However, Thailand is acutely aware of the geopolitical risks of becoming over-dependent on Chinese investment — and has deliberately sought to balance Chinese interest with investment from Saudi Arabia, Japan, and Western partners. According to the ISEAS–Yusof Ishak Institute, Thailand is pursuing a “Saudi Arabia first” investment strategy to avoid excessive Chinese dependence.
The United States: Cautious Support
Washington views the Land Bridge — the overland variant — as preferable to the Kra Canal, because it provides an alternative logistics route without giving China an unimpeded sea lane bypass that would directly diminish U.S. naval leverage in the region. The U.S. has increased maritime cooperation with Thailand and other ASEAN states partly as a counterweight to Chinese infrastructure influence in the region.
Singapore: Interested but Nervous
Singapore’s position is fascinatingly ambivalent. The city-state’s entire economic model is built on its position as the gateway through which Malacca traffic flows. A successful Land Bridge that diverts significant transshipment away from Singapore would be economically damaging. Yet Singapore is also a major potential investor in the project — and its inclusion as a stakeholder could ensure the Land Bridge is designed in a way that complements rather than replaces Singapore’s role. Singapore’s Coordinating Minister for Public Services Chan Chun Sing met Thai PM Anutin on April 27, 2026. Government spokesperson Rachada Dhnadirek confirmed Singapore had “expressed interest but had not yet committed to any specific role.”

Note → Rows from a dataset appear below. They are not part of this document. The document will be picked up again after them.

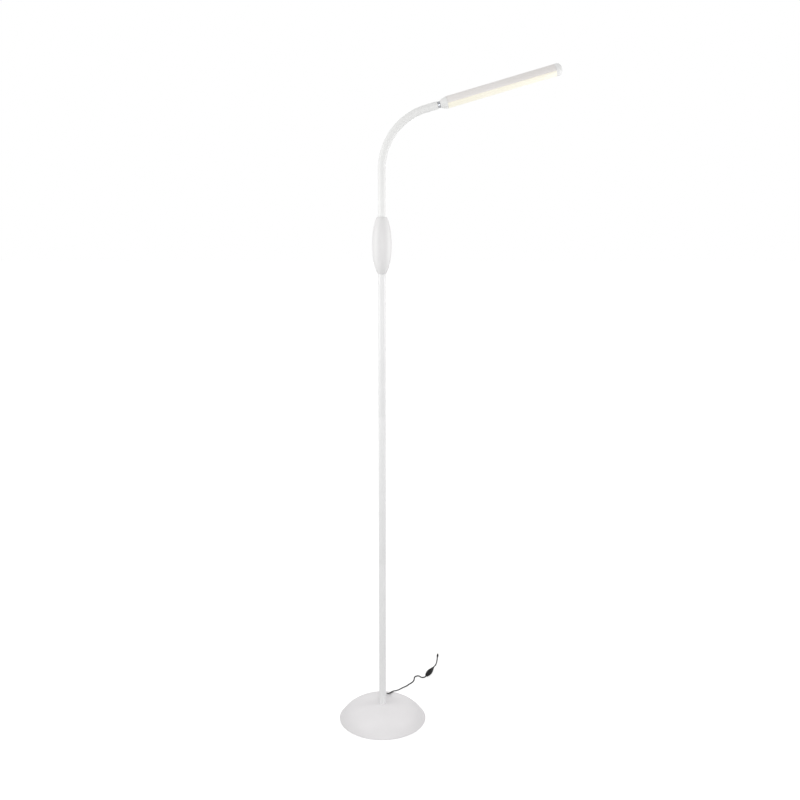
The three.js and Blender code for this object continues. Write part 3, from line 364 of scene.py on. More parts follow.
MATERIALS = {
    "cover": finish_material(
        "cover_lacquer", (233, 231, 232), (228, 226, 227), 0.44, (1500, 0.03), peel=(420, 0.12)
    ),
    "pole_paint": finish_material(
        "pole_lacquer", (243, 243, 243), (238, 238, 238), 0.36, (1700, 0.02), peel=(500, 0.08)
    ),
    "white_plastic": finish_material(
        "satin_plastic", (248, 248, 247), (244, 244, 243), 0.42, (2300, 0.03)
    ),
    # A lighter copy of the white plastic for the far end cap: painted light, not a different plastic.
    "lit_cap_plastic": finish_material(
        "cap_moulding_painted_light", (250, 250, 249), (246, 246, 245), 0.42, (2300, 0.03)
    ),
    # A darker copy of the white plastic for the handle halves: painted shade, not a different plastic.
    "shaded_handle_plastic": finish_material(
        "handle_moulding_painted_shade", (237, 236, 236), (232, 231, 231), 0.42, (2300, 0.03)
    ),
    "housing_paint": finish_material(
        "housing_coat", (248, 244, 242), (244, 240, 237), 0.38, (1700, 0.03), peel=(380, 0.06)
    ),
    "sleeve": finish_material(
        "silicone_sleeve", (247, 247, 246), (244, 244, 243), 0.5, (1900, 0.02), peel=(260, 0.03)
    ),
    "cast_iron": finish_material(
        "cast_iron_skin", (92, 92, 94), (62, 60, 59), 0.72, (700, 0.5),
        peel=(180, 0.6), patch=30, metallic=0.5,
    ),
    "foam": finish_material(
        "foam_pad_skin", (58, 58, 58), (38, 38, 39), 0.92, (1400, 0.5), peel=(500, 0.3)
    ),
    "zinc": finish_material(
        "zinc_plate", (196, 198, 202), (168, 170, 172), 0.36, (1800, 0.03),
        patch=60, metallic=1.0,
    ),
    "steel": finish_material(
        "screw_steel", (176, 178, 181), (142, 143, 146), 0.34, (2600, 0.03),
        patch=300, metallic=1.0,
    ),
    "board_green": finish_material(
        "circuit_board_mask", (52, 118, 76), (36, 92, 58), 0.45, (1300, 0.05),
        peel=(600, 0.1), patch=90,
    ),
    "board_white": finish_material(
        "light_board_mask", (246, 244, 238), (228, 226, 218), 0.5, (1500, 0.04), patch=60
    ),
    "black_plastic": finish_material(
        "black_switch_plastic", (17, 17, 18), (10, 10, 11), 0.5, (2600, 0.06),
        patch=80, gloss=0.2,
    ),
    "cord": finish_material(
        "black_cord_jacket", (26, 26, 27), (18, 18, 19), 0.45, (2100, 0.05), patch=70, gloss=0.3
    ),
    "nickel": finish_material(
        "nickel_plate", (208, 205, 197), (186, 182, 172), 0.24, (2600, 0.02),
        patch=220, metallic=1.0,
    ),
}


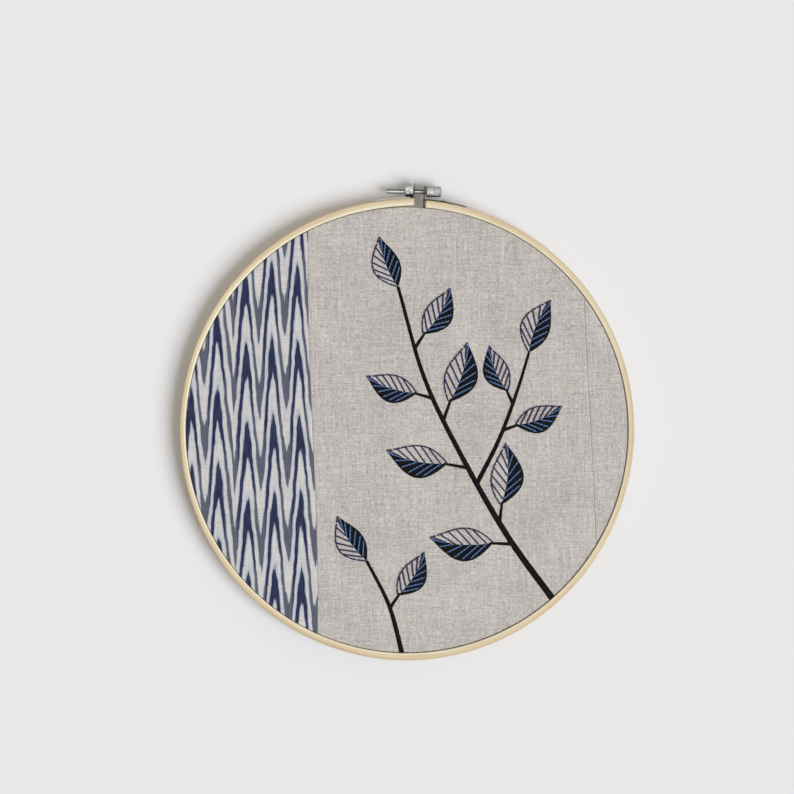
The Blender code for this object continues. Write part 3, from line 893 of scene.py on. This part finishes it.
def outline_holes(leaf, side):
    """Holes for a back-stitched edge: each stitch comes up ahead and goes down where the last one ended."""
    marks = [leaf.place(t, side) for t in np.linspace(0.0, 1.0, OUTLINE_STITCHES + 1)]
    holes = []
    for i in range(OUTLINE_STITCHES):
        holes.extend((marks[i + 1], marks[i]))
    return holes


def floss_material(name, dark, light):
    material, tree, shader = new_material(name, 0.60, Sheen_Weight=0.08, Sheen_Roughness=0.4,
                                          Specular_IOR_Level=0.30)
    fibre = noise(put(tree, "ShaderNodeTexCoord", output="Object"), 2600.0, 2.0, 0.7)
    blended(rescaled(fibre, 0.35, 0.65), dark, light).feeds(shader, "Base Color")
    bumped(shader, fibre, 0.05 * MM, 0.5)
    return material


navy_floss, blue_floss = Skins(), Skins()
for leaf in leaves:
    add_floss(blue_floss, floss_route(vein_holes(leaf, leaf.black_side, 0.86)), 2)
    add_floss(navy_floss, floss_route(outline_holes(leaf, -leaf.black_side)), 3)
    add_floss(navy_floss, floss_route(vein_holes(leaf, -leaf.black_side, 0.97)), 3)

FLOSS = (
    ("navy_stitches", navy_floss, "thread_navy", (0.008, 0.007, 0.036), (0.020, 0.017, 0.110)),
    ("blue_stitches", blue_floss, "thread_blue", (0.060, 0.130, 0.310), (0.130, 0.250, 0.500)),
)
for name, skins, slot_name, dark, light in FLOSS:
    floss = floss_material(name.replace("_", " "), dark, light)
    stitches = add_piece(name, skins.points, skins.faces, floss, sharp=60)
    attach(stitches, "root")

# Hoops
# Two rings bent from split bamboo strip and lacquered. The inner one is closed, its ends glued in a long
# scarf. The outer one is cut through at the top, where the clamp draws its ends together round the cloth.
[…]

Is It Practical? The Case For and Against
This is the question that divides shipping analysts, economists, environmentalists, and politicians. The answer is genuinely contested — and the recent surge of critical assessments from Thailand’s own academic institutions makes it more contested than ever.
The Case For the Land Bridge
Proponents point to four core arguments. First, the time and cost savings are real: cutting four days off the voyage from the Middle East to East Asia, and reducing logistics costs by 15%, is commercially meaningful at scale. Second, Thailand’s geographic position is irreplaceable — no other country sits at the junction of the Indian and Pacific Oceans with a land crossing this short. Third, the Malacca Dilemma is intensifying: with U.S.–China tensions rising and the Hormuz crisis adding urgency in 2026, the strategic case for an alternative route is stronger than ever. Fourth, the project’s EIRR (Economic Internal Rate of Return) of 17.38% — as calculated by the OTP — suggests meaningful economic returns at the national level.
The Case Against
The criticism is formidable and comes from multiple directions simultaneously.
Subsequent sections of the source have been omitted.